Saída de Rio influencia
Em março, quando Marcelo promulgou os apoios sociais aprovados no Parlamento - contra a vontade do Governo, que pretendia o veto -, Soromenho-Marques disse ao JN que presidente e primeiro-ministro tinham deixado de ser "companheiros de estrada". Agora, considera que passaram a ter uma relação "de vincado realismo político", da qual ambos saem beneficiados.
"Nenhum dos dois tem vantagens" em estar em conflito, diz o catedrático da Universidade de Lisboa. De um lado, Costa quer acabar o mandato; do outro, Marcelo entende que o cenário de eleições antecipadas levaria a nova vitória "e, provavelmente, ao reforço" do PS. "Estão unidos por interesse e não por amor", ironiza Soromenho-Marques. O que é positivo para ambos: "O afeto, na política, obnubila o juízo", refere, ilustrando com a amizade entre Costa e o ministro da Administração Interna, Eduardo Cabrita, que tem prejudicado o primeiro-ministro.
O "realismo político" a que o académico alude substituiu o "afeto" inicial entre Marcelo e Costa. Soromenho-Marques recorda um episódio de 2016, em Paris, em que o primeiro-ministro segurou o chapéu de chuva ao presidente, ou a visita à Autoeuropa, em 2020, em que Costa lançou a recandidatura presidencial de Marcelo. "Essas amizades acabam por ser prejudiciais. Penso que acabaram e é bom que tenham acabado."
Mas poderá a eventual saída de Rui Rio da liderança do PSD após as autárquicas alterar a visão do presidente? "Marcelo é das pessoas mais adaptativas da política portuguesa", avalia Soromenho-Marques, admitindo "mudanças de leitura" por parte do presidente.
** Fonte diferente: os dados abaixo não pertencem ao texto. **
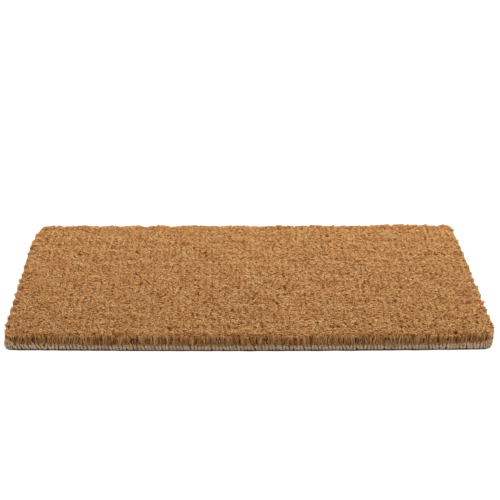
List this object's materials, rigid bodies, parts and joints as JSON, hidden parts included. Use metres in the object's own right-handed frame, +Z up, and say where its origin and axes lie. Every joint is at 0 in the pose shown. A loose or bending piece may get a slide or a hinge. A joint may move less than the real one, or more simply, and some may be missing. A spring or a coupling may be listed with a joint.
{
  "type": "door mat",
  "caption": "Rectangular handwoven coir brush mat with dense cut pile over a flat yarn base and a corded, yarn-bound edge; it lies on the floor to scrape and dry shoes.",
  "frame": {"origin": "centre of the underside, on the floor plane", "axes": "+X along the mat's 600 mm length towards the right-hand end, +Y along its 400 mm depth towards the back edge, +Z up out of the pile"},
  "size_m": [0.5998, 0.4, 0.02],
  "materials": {
    "pile_fibre": "stiff cut coir fibre, matt, golden brown, darker towards the roots",
    "edge_yarn": "greige plied yarn wound round the edge cord, matt and slightly hairy",
    "edge_cord": "thick laid coir cord, matt",
    "weft_yarn": "plied coir yarn, matt",
    "warp_yarn": "two-ply twisted coir yarn, matt and slightly hairy",
    "stuffer_yarn": "straight coarse coir yarn, matt"
  },
  "bodies": {
    "root": {"edge_cord_front": "edge_cord", "edge_cord_back": "edge_cord", "edge_cord_left": "edge_cord", "edge_cord_right": "edge_cord", "edge_binding_front": "edge_yarn", "edge_binding_back": "edge_yarn", "edge_binding_left": "edge_yarn", "edge_binding_right": "edge_yarn", "corner_binding_front_left": "edge_yarn", "corner_binding_front_right": "edge_yarn", "corner_binding_back_left": "edge_yarn", "corner_binding_back_right": "edge_yarn", "weft_lower": "weft_yarn", "weft_upper": "weft_yarn", "warp_chain_01": "warp_yarn", "warp_chain_02": "warp_yarn", "warp_chain_03": "warp_yarn", "warp_chain_04": "warp_yarn", "warp_chain_05": "warp_yarn", "warp_chain_06": "warp_yarn", "warp_chain_07": "warp_yarn", "warp_chain_08": "warp_yarn", "warp_chain_09": "warp_yarn", "warp_chain_10": "warp_yarn", "warp_chain_11": "warp_yarn", "warp_chain_12": "warp_yarn", "warp_chain_13": "warp_yarn", "warp_chain_14": "warp_yarn", "warp_chain_15": "warp_yarn", "stuffer_warp_01": "stuffer_yarn", "stuffer_warp_02": "stuffer_yarn", "stuffer_warp_03": "stuffer_yarn", "stuffer_warp_04": "stuffer_yarn", "stuffer_warp_05": "stuffer_yarn", "stuffer_warp_06": "stuffer_yarn", "stuffer_warp_07": "stuffer_yarn", "stuffer_warp_08": "stuffer_yarn", "stuffer_warp_09": "stuffer_yarn", "stuffer_warp_10": "stuffer_yarn", "stuffer_warp_11": "stuffer_yarn", "stuffer_warp_12": "stuffer_yarn", "stuffer_warp_13": "stuffer_yarn", "stuffer_warp_14": "stuffer_yarn", "stuffer_warp_15": "stuffer_yarn", "pile_rows_01_05": "pile_fibre", "pile_rows_06_10": "pile_fibre", "pile_rows_11_15": "pile_fibre", "pile_rows_16_20": "pile_fibre", "pile_rows_21_25": "pile_fibre", "pile_rows_26_30": "pile_fibre", "pile_rows_31_35": "pile_fibre", "pile_rows_36_40": "pile_fibre", "pile_rows_41_45": "pile_fibre", "pile_rows_46_50": "pile_fibre", "pile_rows_51_55": "pile_fibre", "pile_rows_56_60": "pile_fibre", "pile_rows_61_65": "pile_fibre", "pile_rows_66_70": "pile_fibre"}
  },
  "joints": []
}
Soromenho-Marques acredita que Rio sai, mas duvida que os sociais-democratas recuperem a curto prazo. "O PSD é o partido que vai perder mais deputados" em 2023. Assim, o "realismo" da relação Marcelo-Costa pode estar para durar.
À lupa
Eutanásia
O presidente pediu a fiscalização preventiva do projeto de lei sobre a eutanásia em fevereiro. Aprovado por BE, PAN, PEV e IL, o diploma recebeu também a maioria dos votos favoráveis do PS e de uma minoria do PSD. O novo texto após o chumbo do TC deverá ser discutido até outubro.
Direitos Digitais
A Carta resultou de projetos de PS e PAN. Foi aprovada também por PSD, BE e CDS, sem votos contra. Mas o artigo 6.º geraria polémica, por definir o que é desinformação e prever o apoio estatal a "fact-checkers". Marcelo promulgou a Carta em maio e pediu a fiscalização sucessiva em julho, dizendo que o conceito de desinformação é "vago e indeterminado".
Acesso a e-mails
O pedido mais recente foi a fiscalização preventiva sobre o novo regime de acesso a informação sensível no correio eletrónico. A proposta do Governo foi aprovada por PS, BE e PAN, apesar das reservas da Comissão de Proteção de Dados.
Apoios sociais
Os três diplomas foram aprovados por todos os partidos, exceto o PS. Marcelo promulgou-os mas o Governo recorreu ao TC e venceu. Marcelo disse que ganhou "politicamente".
Usou veto 24 vezes
Marcelo já usou o veto político por 24 vezes desde que é presidente. A última foi na quarta-feira, a um projeto sobre apoio à economia local.